Paradoxalement, plus celle qui se soumet éprouve d'amour et de complicité pour celui qui la domine, plus elle s'efforcera à générer ce sentiment mutuel de fierté, repoussant
déraisonnablement ses limites pour ne pas avoir à crier le mot redouté, que sur l'instant elle juge synonyme d'indigne… mais quel cadeau est-ce là, qui consiste à se mettre
inutilement en danger, à exposer l'être aimé au risque de provoquer un accident qui lui sera imputé, à placer la relation elle-même sous une terrible épée de Damoclès ?
La sécurité est la clé qui permet de s'abandonner au plaisir, et elle ne saurait supporter la coquetterie : allergies, peur du noir ou phobie des araignées, insuffisance respiratoire ou mycose embarrassante, troubles de la vue ou de l'audition, dangereux attrait pour la douleur ou simple peur panique des chatouilles… toutes les faiblesses susceptibles de créer un risque doivent être énoncées avant de s'exposer à l'irréversible.

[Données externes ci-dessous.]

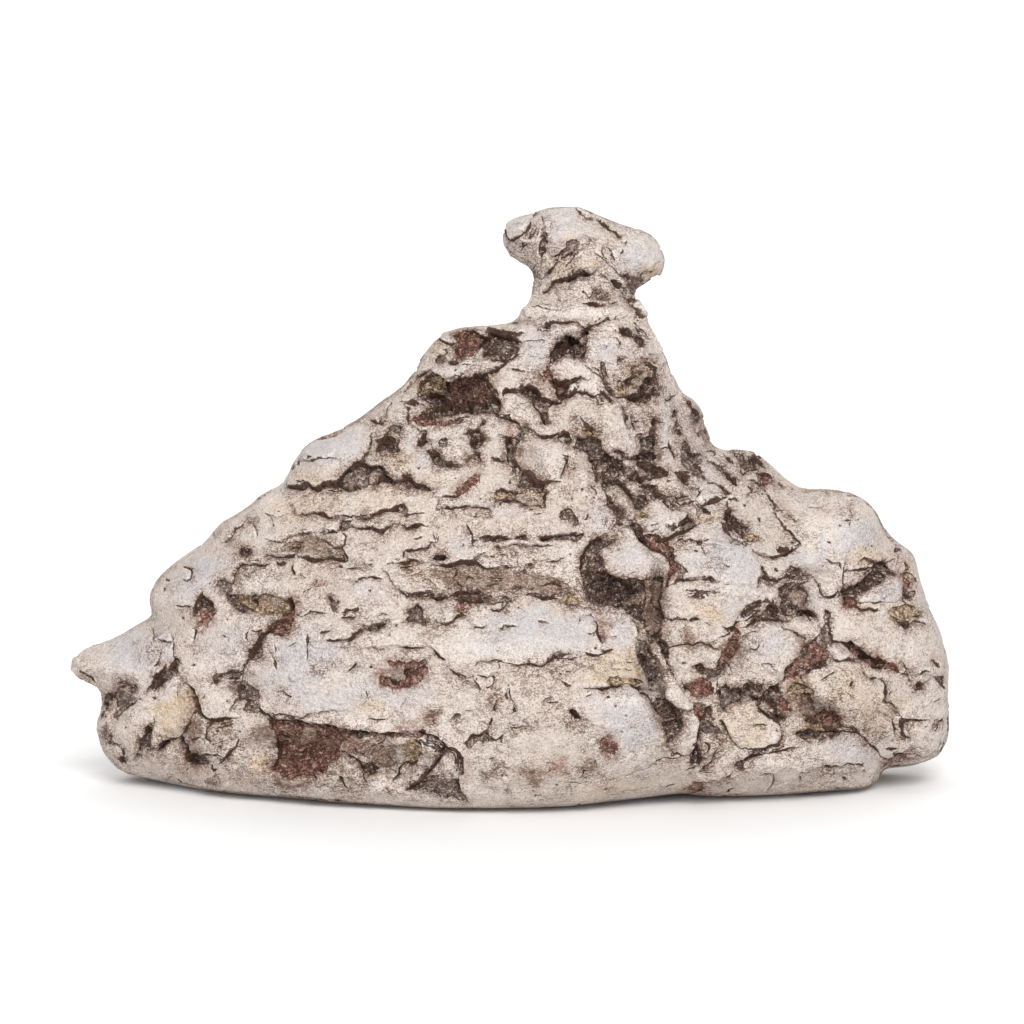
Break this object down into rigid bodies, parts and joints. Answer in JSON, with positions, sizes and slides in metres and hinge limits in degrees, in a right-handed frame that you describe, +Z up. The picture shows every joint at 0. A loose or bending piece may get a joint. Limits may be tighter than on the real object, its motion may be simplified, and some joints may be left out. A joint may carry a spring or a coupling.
{
  "type": "iron meteorite",
  "caption": "Craggy wedge-shaped iron meteorite with a narrow neck and knob on top, layered ledges, cobbled lumps and rust-lined hollows; it stands on its flat underside.",
  "frame": {"origin": "on the flat underside, under the middle of the bounding box", "axes": "+Z up, +X to the right of the broad front face along the longest side, +Y from the front face to the back"},
  "size_m": [0.1082, 0.0586, 0.0724],
  "materials": {
    "crust": "pale weathered crust with dark crevices and rust-brown hollows, matte to satin"
  },
  "bodies": {
    "root": {"meteorite": "crust"}
  },
  "joints": []
}
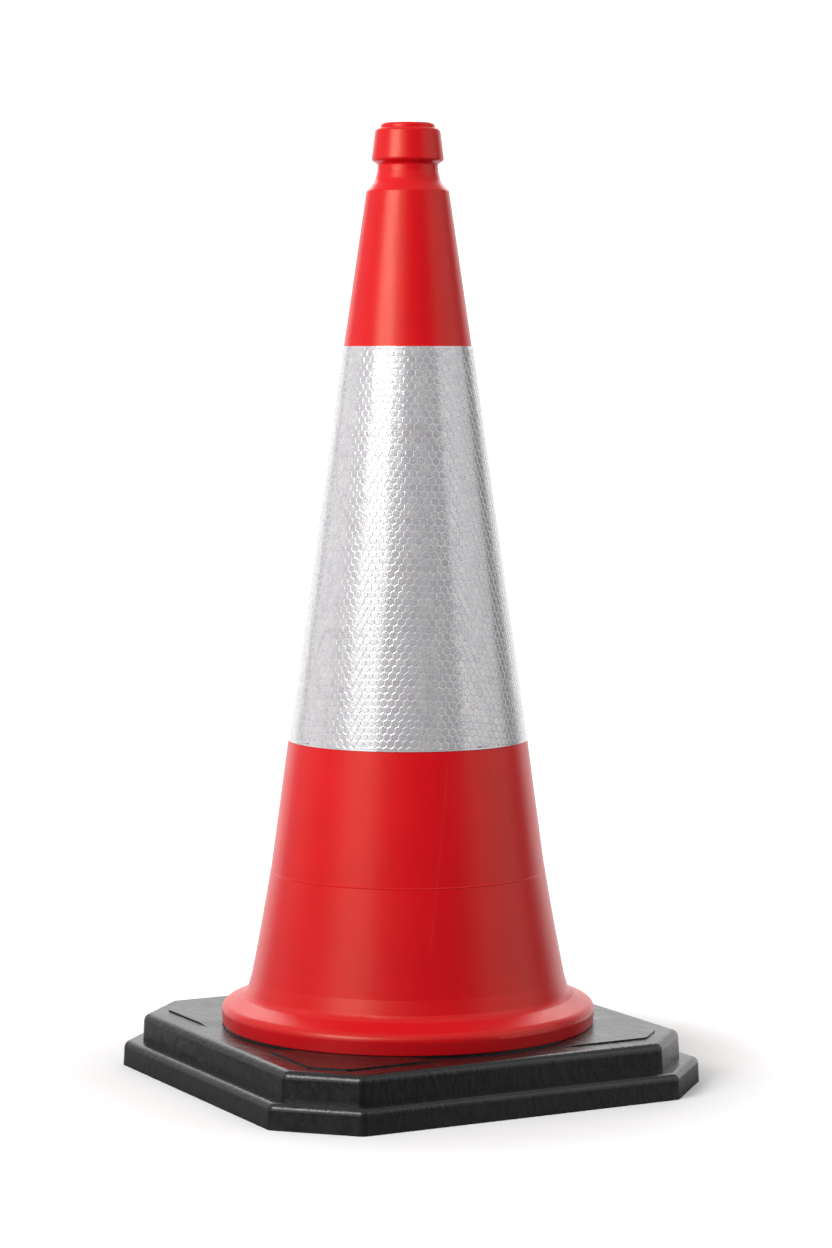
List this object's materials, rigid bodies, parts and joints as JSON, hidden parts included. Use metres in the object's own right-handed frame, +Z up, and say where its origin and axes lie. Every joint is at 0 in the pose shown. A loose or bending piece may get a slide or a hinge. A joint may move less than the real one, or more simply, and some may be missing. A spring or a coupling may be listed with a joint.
{
  "type": "traffic cone",
  "caption": "Tall two-part traffic cone: hollow tapered body with grip head and flange, push-on reflective sleeve, and a stepped octagonal ballast base with a twist lock.",
  "frame": {"origin": "centre of the base's underside, on the ground", "axes": "+Z up along the cone's axis; X and Y square to the sides of the base"},
  "size_m": [0.5014, 0.5014, 1],
  "materials": {
    "recycled_rubber": "satin",
    "red_polyethylene": "satin",
    "prismatic_sheeting": "satin"
  },
  "bodies": {
    "base": {"rubber_base": "recycled_rubber"},
    "cone": {"cone_body": "red_polyethylene"},
    "sleeve": {"reflective_sleeve": "prismatic_sheeting"}
  },
  "joints": [
    {"name": "cone_twist", "type": "hinge", "parent": "base", "child": "cone", "pos_m": [0, 0, 0.057], "axis": [0, 0, 1], "range_deg": [0, 40]},
    {"name": "sleeve_slide", "type": "slide", "parent": "cone", "child": "sleeve", "axis": [0, 0, 1], "range_m": [0, 0.66]}
  ]
}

Celui qui domine a un véritable devoir de l'après. Partager des plaisirs d'adultes ne peut se résumer à jouir, puis fermer les yeux sur les conséquences de la jouissance :
il est impératif de s'enquérir du bien-être de celle qui s'est soumise, dans les heures, les jours qui succèdent à ce moment intense passé à deux. Attendre des réponses n'est pas
suffisant ; il s'impose de poser les questions, aussi directes et indélicates puissent-elles paraître.
Que ces réponses n'arrivent pas, que la réalité se voit déguisée par la partenaire, et le dominant réitérera des activités destructrices dont il ne soupçonne pas les répercussions.
La soumise, trop à même de dissimuler des symptômes qu'elle seule connaît, détient un terrible pouvoir sur son compagnon de jeu : elle peut pousser celui-ci vers la destruction à
petit feu de celle qu'il aime, pour la satisfaction d'un dangereux instinct masochiste personnel qui ne trouvera jamais sa cure dans le BDSM.